My guess is McCarthyism-influenced backlash against the Chicago political machine. Theirs was the last big city machine left after James Farley nationalized the patronage system and immigrants rapidly became assimilated, prosperous, and no longer in need of extralegal aid in the 1940s, so it would have been a localized event. Cook County particularly was suburbanizing rapidly during that time with the availability of FHA and VA insured loans, the construction of thousands of single-family houses in Skokie and Oak Lawn, new expressways, and the move of many businesses to suburban locations. Also worth noting toward this theory is that Kefauver won the nearby Minnesota primary in 1956 by portraying Stevenson as a captive of corrupt Chicago political bosses.

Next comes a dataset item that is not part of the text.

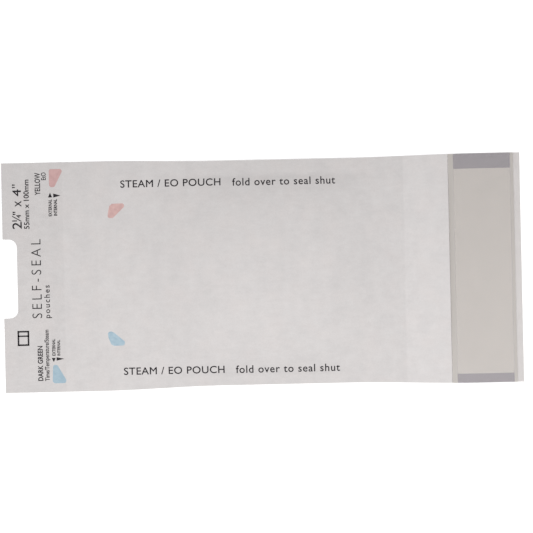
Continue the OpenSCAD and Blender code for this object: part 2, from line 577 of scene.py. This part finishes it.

Going slightly off-topic here, but Illinois wasn't that Republican-leaning before 1932. Illinois was really a swing-state, if Republican leaning, during the Third Party System (1854-1896); it was one of the closest of the states where Lincoln won a majority (closer than Indiana, actually) in 1860, the state voted for Grover Cleveland in 1892, and John Peter Altgeld was notably elected governor during this period. During the Fourth Party System (Progressive Era/"System of 1896") Illinois was like New York State in that it alternated between being a Republican-leaning swing state and being just Republican enough not to be considered a swing state, but the instances in which Illinois was Republican enough to be considered safe R were often the result of Republican candidates being artificially boosted by Republican Chicagoland political machinery outcompeting and out-doing the Chicago Democratic machinery (helped by Catholic Church leaders denouncing the populist wing of the Dems and by Polish Catholics voting Republican as a reaction against rival Irish Catholic Democrat bloc voting) as well as boosted by the Socialist party(/ies) being disproportionately popular in urban Chicago relative to the nation at large and acting as a "spoiler" against the Democrats in Illinois (usually never enough to cause a Republican victory that wouldn't have happened anyway, but often enough to increase the GOP candidate's margin on paper by five or more points).